Objective:
Output each line of the material exactly as it stands.

Dataset content:
* Start *

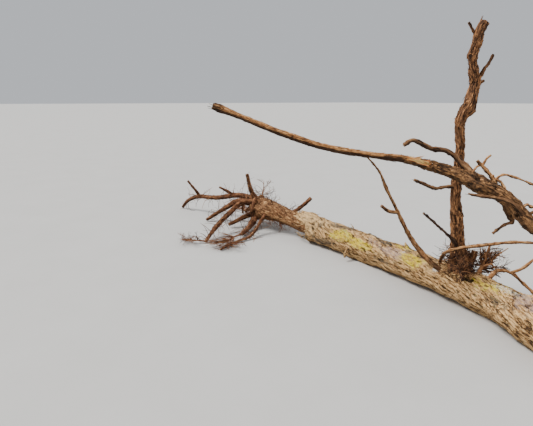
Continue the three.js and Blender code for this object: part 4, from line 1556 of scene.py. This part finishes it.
# %% Finishes of twigs and fine roots
ROOT_TONES = {
    "fine_root_dark": (72, 46, 33), "fine_root_red": (122, 76, 50), "fine_root_tan": (168, 120, 80),
}
TWIG_TONES = {
    "fork_twig_dark": (62, 44, 35), "fork_twig_brown": (112, 76, 52), "fork_twig_tan": (176, 126, 86),
}
TWIG_ROUGHNESS = 0.9


def plain_finishes(tones):
    """A plain finish for each name, in its colour."""
    return [Finish(name).finished(tone(*seen), TWIG_ROUGHNESS) for name, seen in tones.items()]


root_finishes = plain_finishes(ROOT_TONES)
twig_finishes = plain_finishes(TWIG_TONES)
print("plain finishes:", len(root_finishes) + len(twig_finishes))


# %% Twigs and rootlets
HAIR_RINGS, HAIR_SIDES, HAIR_STEPS = 8, 4, 4


def twig_bodies(rows, rings, sides):
    """Tapered round twigs as one array, all with the same number of rings and sides."""
    centre, radius = along_route(rows, np.linspace(0, 1, rings))
    tangent, across, side = frames(centre)
    wobble = 1 + 0.16 * noise(centre * 180, 3)
    a = np.linspace(-math.pi, math.pi, sides, endpoint=False)
    out = np.cos(a)[:, None] * across[:, :, None] + np.sin(a)[:, None] * side[:, :, None]
    points = centre[:, :, None] + (radius * wobble)[:, :, None, None] * out
    points[..., 2] = np.maximum(points[..., 2], 0.0)
    return closed_body(points)


def dealt(count, rings, sides, share, rng):
    """The number of a finish for every point, the same over a whole twig, dealt by shares."""
    each = rng.choice(3, size=count, p=share)
    body = np.repeat(each, rings * sides)
    return np.concatenate([body, each, each]).astype(np.int32)


def hairs(limb, rng, count, length, thickness, span=(0, 1), droop=0.0):
    """Routes of thin rootlets that set off from a limb's bark and wander, as rows in metres.

    Each sets off about square to the bark. At each step its heading turns at random and droops.
    """
    s = limb.length * rng.uniform(*span, count)
    a = rng.uniform(-math.pi, math.pi, count)
    start, out = (limb.point(s, a, np.full(count, height)) for height in (-0.001, 0.01))
    size = rng.uniform(0.25, 1, (count, 1))
    ahead = unit(unit(out - start) + 0.6 * rng.normal(size=(count, 3)))
    place, rows = start, []
    for step in range(HAIR_STEPS):
        rows.append(np.concatenate([place, thickness / 2 * size * (1 - 0.2 * step)], -1))
        ahead = unit(ahead + 0.45 * rng.normal(size=(count, 3)) - np.array([0, 0, droop]))
        place = place + ahead * length * size / (HAIR_STEPS - 1)
    rows = np.stack(rows, 1)
    rows[..., 2] = np.maximum(rows[..., 2], rows[..., 3])
    return rows


def hair_piece(name, groups, finishes, share, rng, node):
    """A piece of many thin rootlets in three plain finishes."""
    bodies = [twig_bodies(rows, HAIR_RINGS, HAIR_SIDES) for rows in groups]
    numbers = [dealt(len(rows), HAIR_RINGS, HAIR_SIDES, share, rng) for rows in groups]
    piece(name, bodies, finishes, node, np.concatenate(numbers))


# %% [markdown]
# Rootlets grow all over the crown and the roots. On the head side, thin dark ones stand round
# the foot of the upright arm. They could be Blender's hair, but the exported model needs meshes.

# %% Rootlets
ROOTLETS_A_METRE = 220
rng = np.random.default_rng(401)
crown_hairs = [
    hairs(rootstock, rng, 190, length=0.050, thickness=0.0026, span=(0, 0.62), droop=0.1),
    hairs(rootstock, rng, 150, length=0.024, thickness=0.0014, span=(0.3, 0.95), droop=0.1),
]
for root in main_roots:
    count = int(root.length * ROOTLETS_A_METRE)
    crown_hairs.append(
        hairs(root, rng, count, length=0.060, thickness=0.0026, span=(0.05, 0.98), droop=0.15)
    )
hair_piece("rootlets", crown_hairs, root_finishes, (0.3, 0.45, 0.25), rng, "rootstock")
arm_hairs = [hairs(upright, rng, 420, length=0.050, thickness=0.0020, span=(0.0, 0.13))]
hair_piece("arm_foot_rootlets", arm_hairs, twig_finishes, (0.55, 0.3, 0.15), rng, "upright_arm")

# %% [markdown]
# The masses themselves: the solids' own twigs first, round and fine, then two rounds of finer
# ones. The finer a twig is, the fewer rings and sides it gets, as there are so many.

# %% The masses
for name, mass in MASSES.items():
    rng = np.random.default_rng(mass["seed"])
    first = grown(mass)
    second = carried_on(first, mass, each=7, share=0.5, rng=rng)
    third = carried_on(second, mass, each=3, share=0.55, rng=rng)
    fork = name.startswith("fork")
    finishes, share = (twig_finishes, (0.45, 0.35, 0.2)) if fork else (root_finishes, (0.25, 0.45, 0.3))
    bodies, numbers = [], []
    for routes, rings, sides in ((first, 22, 8), (second, 10, 5), (third, 8, 4)):
        if routes:
            bodies.append(twig_bodies(metres(routes), rings, sides))
            numbers.append(dealt(len(routes), rings, sides, share, rng))
    piece(name + "_twigs", bodies, finishes, name, np.concatenate(numbers))
    print("%s: %d, %d and %d twigs" % (name, len(first), len(second), len(third)))

# %% [markdown]
# ## Floor and light
#
# A plain pale floor under a broad soft lamp, as under a cloudy sky. A square lamp would light
# only the floor near it. A sun lamp with a wide disc lights it all alike, with soft shadows.

# %% Floor
FLOOR_HALF = 60.0
floor_mesh = bpy.data.meshes.new("floor")
signs = [(-1, -1), (1, -1), (1, 1), (-1, 1)]
floor_mesh.from_pydata([(x * FLOOR_HALF, y * FLOOR_HALF, 0) for x, y in signs], [], [(0, 1, 2, 3)])
floor_finish = Finish("pale_floor")
speckle = floor_finish.noise(floor_finish.node("ShaderNodeTexCoord", out="Object"), 6.0)
floor_tone = floor_finish.mix(speckle, tone(206, 203, 197), tone(216, 213, 208))
floor_mesh.materials.append(floor_finish.finished(floor_tone, 0.85))
floor = bpy.data.objects.new("floor", floor_mesh)
bpy.context.scene.collection.objects.link(floor)
print("floor: %.0f m wide" % (2 * FLOOR_HALF))


# %% Light
def sun(name, direction, disc, strength):
    """A sun lamp shining along a direction, from a disc of so many degrees."""
    data = bpy.data.lights.new(name, "SUN")
    data.angle, data.energy = math.radians(disc), strength
    obj = bpy.data.objects.new(name, data)
    obj.rotation_euler = Vector(direction).to_track_quat("-Z", "Y").to_euler()
    bpy.context.scene.collection.objects.link(obj)


sun("broad_light", (0.42, 0.66, -1.0), 24, 3.5)
sun("edge_light", (-0.2, -0.9, -0.7), 70, 0.5)
world = bpy.data.worlds.new("pale_room")
world.use_nodes = True
background = world.node_tree.nodes["Background"]
background.inputs["Color"].default_value = tone(230, 234, 240)
background.inputs["Strength"].default_value = 0.72
bpy.context.scene.world = world
print("strength of the sky: %.2f" % background.inputs["Strength"].default_value)

# %% [markdown]
# ## Totals
#
# Last, the pieces and their triangles are counted. The pieces reach a little further than the
# solids, by their loose bark and finest rootlets.

# %% Totals
print("pieces: %d, triangles in all: %d" % (len(made), sum(made)))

* End *

Solution to this problem:
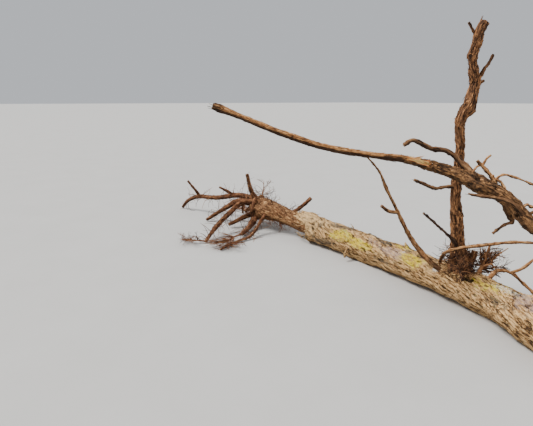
Continue the three.js and Blender code for this object: part 4, from line 1556 of scene.py. This part finishes it.
# %% Finishes of twigs and fine roots
ROOT_TONES = {
    "fine_root_dark": (72, 46, 33), "fine_root_red": (122, 76, 50), "fine_root_tan": (168, 120, 80),
}
TWIG_TONES = {
    "fork_twig_dark": (62, 44, 35), "fork_twig_brown": (112, 76, 52), "fork_twig_tan": (176, 126, 86),
}
TWIG_ROUGHNESS = 0.9


def plain_finishes(tones):
    """A plain finish for each name, in its colour."""
    return [Finish(name).finished(tone(*seen), TWIG_ROUGHNESS) for name, seen in tones.items()]


root_finishes = plain_finishes(ROOT_TONES)
twig_finishes = plain_finishes(TWIG_TONES)
print("plain finishes:", len(root_finishes) + len(twig_finishes))


# %% Twigs and rootlets
HAIR_RINGS, HAIR_SIDES, HAIR_STEPS = 8, 4, 4


def twig_bodies(rows, rings, sides):
    """Tapered round twigs as one array, all with the same number of rings and sides."""
    centre, radius = along_route(rows, np.linspace(0, 1, rings))
    tangent, across, side = frames(centre)
    wobble = 1 + 0.16 * noise(centre * 180, 3)
    a = np.linspace(-math.pi, math.pi, sides, endpoint=False)
    out = np.cos(a)[:, None] * across[:, :, None] + np.sin(a)[:, None] * side[:, :, None]
    points = centre[:, :, None] + (radius * wobble)[:, :, None, None] * out
    points[..., 2] = np.maximum(points[..., 2], 0.0)
    return closed_body(points)


def dealt(count, rings, sides, share, rng):
    """The number of a finish for every point, the same over a whole twig, dealt by shares."""
    each = rng.choice(3, size=count, p=share)
    body = np.repeat(each, rings * sides)
    return np.concatenate([body, each, each]).astype(np.int32)


def hairs(limb, rng, count, length, thickness, span=(0, 1), droop=0.0):
    """Routes of thin rootlets that set off from a limb's bark and wander, as rows in metres.

    Each sets off about square to the bark. At each step its heading turns at random and droops.
    """
    s = limb.length * rng.uniform(*span, count)
    a = rng.uniform(-math.pi, math.pi, count)
    start, out = (limb.point(s, a, np.full(count, height)) for height in (-0.001, 0.01))
    size = rng.uniform(0.25, 1, (count, 1))
    ahead = unit(unit(out - start) + 0.6 * rng.normal(size=(count, 3)))
    place, rows = start, []
    for step in range(HAIR_STEPS):
        rows.append(np.concatenate([place, thickness / 2 * size * (1 - 0.2 * step)], -1))
        ahead = unit(ahead + 0.45 * rng.normal(size=(count, 3)) - np.array([0, 0, droop]))
        place = place + ahead * length * size / (HAIR_STEPS - 1)
    rows = np.stack(rows, 1)
    rows[..., 2] = np.maximum(rows[..., 2], rows[..., 3])
    return rows


def hair_piece(name, groups, finishes, share, rng, node):
    """A piece of many thin rootlets in three plain finishes."""
    bodies = [twig_bodies(rows, HAIR_RINGS, HAIR_SIDES) for rows in groups]
    numbers = [dealt(len(rows), HAIR_RINGS, HAIR_SIDES, share, rng) for rows in groups]
    piece(name, bodies, finishes, node, np.concatenate(numbers))


# %% [markdown]
# Rootlets grow all over the crown and the roots. On the head side, thin dark ones stand round
# the foot of the upright arm. They could be Blender's hair, but the exported model needs meshes.

# %% Rootlets
ROOTLETS_A_METRE = 220
rng = np.random.default_rng(401)
crown_hairs = [
    hairs(rootstock, rng, 190, length=0.050, thickness=0.0026, span=(0, 0.62), droop=0.1),
    hairs(rootstock, rng, 150, length=0.024, thickness=0.0014, span=(0.3, 0.95), droop=0.1),
]
for root in main_roots:
    count = int(root.length * ROOTLETS_A_METRE)
    crown_hairs.append(
        hairs(root, rng, count, length=0.060, thickness=0.0026, span=(0.05, 0.98), droop=0.15)
    )
hair_piece("rootlets", crown_hairs, root_finishes, (0.3, 0.45, 0.25), rng, "rootstock")
arm_hairs = [hairs(upright, rng, 420, length=0.050, thickness=0.0020, span=(0.0, 0.13))]
hair_piece("arm_foot_rootlets", arm_hairs, twig_finishes, (0.55, 0.3, 0.15), rng, "upright_arm")

# %% [markdown]
# The masses themselves: the solids' own twigs first, round and fine, then two rounds of finer
# ones. The finer a twig is, the fewer rings and sides it gets, as there are so many.

# %% The masses
for name, mass in MASSES.items():
    rng = np.random.default_rng(mass["seed"])
    first = grown(mass)
    second = carried_on(first, mass, each=7, share=0.5, rng=rng)
    third = carried_on(second, mass, each=3, share=0.55, rng=rng)
    fork = name.startswith("fork")
    finishes, share = (twig_finishes, (0.45, 0.35, 0.2)) if fork else (root_finishes, (0.25, 0.45, 0.3))
    bodies, numbers = [], []
    for routes, rings, sides in ((first, 22, 8), (second, 10, 5), (third, 8, 4)):
        if routes:
            bodies.append(twig_bodies(metres(routes), rings, sides))
            numbers.append(dealt(len(routes), rings, sides, share, rng))
    piece(name + "_twigs", bodies, finishes, name, np.concatenate(numbers))
    print("%s: %d, %d and %d twigs" % (name, len(first), len(second), len(third)))

# %% [markdown]
# ## Floor and light
#
# A plain pale floor under a broad soft lamp, as under a cloudy sky. A square lamp would light
# only the floor near it. A sun lamp with a wide disc lights it all alike, with soft shadows.

# %% Floor
FLOOR_HALF = 60.0
floor_mesh = bpy.data.meshes.new("floor")
signs = [(-1, -1), (1, -1), (1, 1), (-1, 1)]
floor_mesh.from_pydata([(x * FLOOR_HALF, y * FLOOR_HALF, 0) for x, y in signs], [], [(0, 1, 2, 3)])
floor_finish = Finish("pale_floor")
speckle = floor_finish.noise(floor_finish.node("ShaderNodeTexCoord", out="Object"), 6.0)
floor_tone = floor_finish.mix(speckle, tone(206, 203, 197), tone(216, 213, 208))
floor_mesh.materials.append(floor_finish.finished(floor_tone, 0.85))
floor = bpy.data.objects.new("floor", floor_mesh)
bpy.context.scene.collection.objects.link(floor)
print("floor: %.0f m wide" % (2 * FLOOR_HALF))


# %% Light
def sun(name, direction, disc, strength):
    """A sun lamp shining along a direction, from a disc of so many degrees."""
    data = bpy.data.lights.new(name, "SUN")
    data.angle, data.energy = math.radians(disc), strength
    obj = bpy.data.objects.new(name, data)
    obj.rotation_euler = Vector(direction).to_track_quat("-Z", "Y").to_euler()
    bpy.context.scene.collection.objects.link(obj)


sun("broad_light", (0.42, 0.66, -1.0), 24, 3.5)
sun("edge_light", (-0.2, -0.9, -0.7), 70, 0.5)
world = bpy.data.worlds.new("pale_room")
world.use_nodes = True
background = world.node_tree.nodes["Background"]
background.inputs["Color"].default_value = tone(230, 234, 240)
background.inputs["Strength"].default_value = 0.72
bpy.context.scene.world = world
print("strength of the sky: %.2f" % background.inputs["Strength"].default_value)

# %% [markdown]
# ## Totals
#
# Last, the pieces and their triangles are counted. The pieces reach a little further than the
# solids, by their loose bark and finest rootlets.

# %% Totals
print("pieces: %d, triangles in all: %d" % (len(made), sum(made)))